Selective evidence gathering?
Our minds have a wonderful ability to home in on a particular topic to the exclusion of contrary evidence. For example, if we decide something is true we then set out to find supporting evidence. And, we automatically ignore any contrary evidence, so our initial stance is maintained intact.
It’s one of the ways in which we manage to maintain our prejudices, be they racial, religious, sexual, or whatever.
If I decide that all people with a certain characteristic are evil, or untrustworthy, or stupid then, amazingly, I'll find supporting evidence everywhere! Because I’m looking for it – and am carefully ‘not noticing’ any contradictory evidence.
The same way of filtering can be applied to our mental and physical well-being. So, if I think I’m not as good at remembering things as I used to be I will find lots of proof of this. Because I am paying attention to what I forget rather than to what I remember.
Setting yourself up for failure
Let’s face it there is a lot to remember in your personal life quite apart from your working life:
- What was said on the news.
- The name of that singer or song that just came up in conversation.
- What we are talking about right now - whilst you wredre thinking of something ele
- The name and interests and views of family and friends and neighbours.
- The current political crises. And so on. And on.
Then there are all the things to remember in your working life and for some people it now gets so complicated that they rely on memory aids such as diaries or personal organisers to remember things.

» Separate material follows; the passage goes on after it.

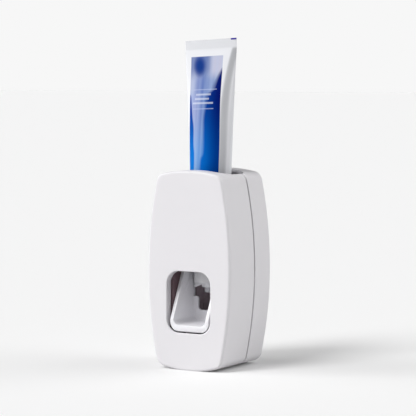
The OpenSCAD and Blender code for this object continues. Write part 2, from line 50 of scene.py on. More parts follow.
# Sizes in millimetres. The photo shows the body 1.5 wider and the groove 0.4 wider than the solids have them.
body = dict(width=71.9, height=150, end=53.6, topCrown=3.2, baseCrown=4.2, footCut=0.8, corner=8, wall=2.2)
frontY, partY, rearY, backY = -31.4, 5.45, 7.05, 31.4
edgeR, rimR = 2.0, 0.45
window = dict(width=37.9, height=46.5, midZ=51.15, corner=10, flangeDepth=6.4, flangeT=1.5, flangeFrom=32.9)
mouth = dict(halfWidth=24.5, front=-19.4, back=16.6, corner=11)
tabs = dict(midZ=67.5, half=4.5, slotHalf=5.1)
tabBands = [((2.5, 4.0), (0.6, 11.6)), ((1.2, 3.6), (0.6, 5.3))]        # (insets, Y) of each strip
tongueBands = [((2.5, 4.0), (2.6, 10.8)), ((1.3, 3.4), (7.2, 10.5))]
bosses = dict(xs=(-22.6, 22.6), zs=(26, 108), front=22.0, radius=3.5, bore=1.3)
padRecess = dict(centres=[(0, 47), (0, 103)], size=(40.6, 34.6), depth=0.8)

# A wear value of -1 marks the tongue's strips in the groove, which get painted shade: a brown grey standing for
# the groove's shadow.
grooveShadeFlag = -1.0
paintedGrooveShade = [0.05, 0.036, 0.04]


# Rises smoothly from 0 to 1: three times the square less twice the cube.
def ease(share):
    t = np.clip(share, 0, 1)
    return t * t * (3 - 2 * t)


# Meshes

def gridQuads(rows, cols, closedRows=False):
    r = np.arange(rows if closedRows else rows - 1)[:, None]
    c = np.arange(cols)[None, :]
    up, right = (r + 1) % rows, (c + 1) % cols
    quads = np.stack([r * cols + c, r * cols + right, up * cols + right, up * cols + c], -1)
    return quads.reshape(-1, 4).tolist()


# Joins parts, each (points in mm, faces, wear per point, with -1 for painted groove shade), into one mesh with
# outward faces.
def buildMesh(name, parts, sharpAngle=40):
    points, faces, wearAndShade = [], [], []
    for partPoints, partFaces, partWearAndShade in parts:
        base = sum(len(p) for p in points)
        faces += [[i + base for i in f] for f in partFaces]
        points.append(np.asarray(partPoints, float).reshape(-1, 3))
        wearAndShade.append(np.broadcast_to(partWearAndShade, len(points[-1])))
    mesh = bpy.data.meshes.new(name)
    mesh.from_pydata((np.concatenate(points) * mm).tolist(), [], faces)
    layer = mesh.attributes.new("wearAndShade", "FLOAT", "POINT")
    layer.data.foreach_set("value", np.concatenate(wearAndShade).astype(np.float32))
    work = bmesh.new()
    work.from_mesh(mesh)
    bmesh.ops.recalc_face_normals(work, faces=work.faces)
    work.to_mesh(mesh)
    work.free()
    mesh.shade_smooth()
    mesh.set_sharp_from_angle(angle=math.radians(sharpAngle))
    return mesh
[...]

You can’t remember everything
Relax. You are setting yourself up for failure – and lots of worrying – if you believe that you should be able to remember everything.
Compare the amount of information you are bombarded with on a daily basis with what it would have been like if you’d lived say, 100 years ago. Then life was a lot simpler – there was less travel for the average person, less media information, a smaller circle of acquaintances, a closer family circle.
Chances are you wouldn’t have had to worry about your memory then – there simply weren’t as many things to remember! Yet, even then, people undoubtedly forgot things.
Nowadays life is considerably more complex, we do have a lot more to remember and we have risen to this challenge – aided by diaries and organisers.
Nevertheless we cannot remember everything so we do need to be selective.
I’d suggest that you become more deliberate in how you use your memory and make two choices
- Give yourself permission to forget lots of things – and smile when you find yourself unable to remember them
- Get better at remembering the things which are important to remember.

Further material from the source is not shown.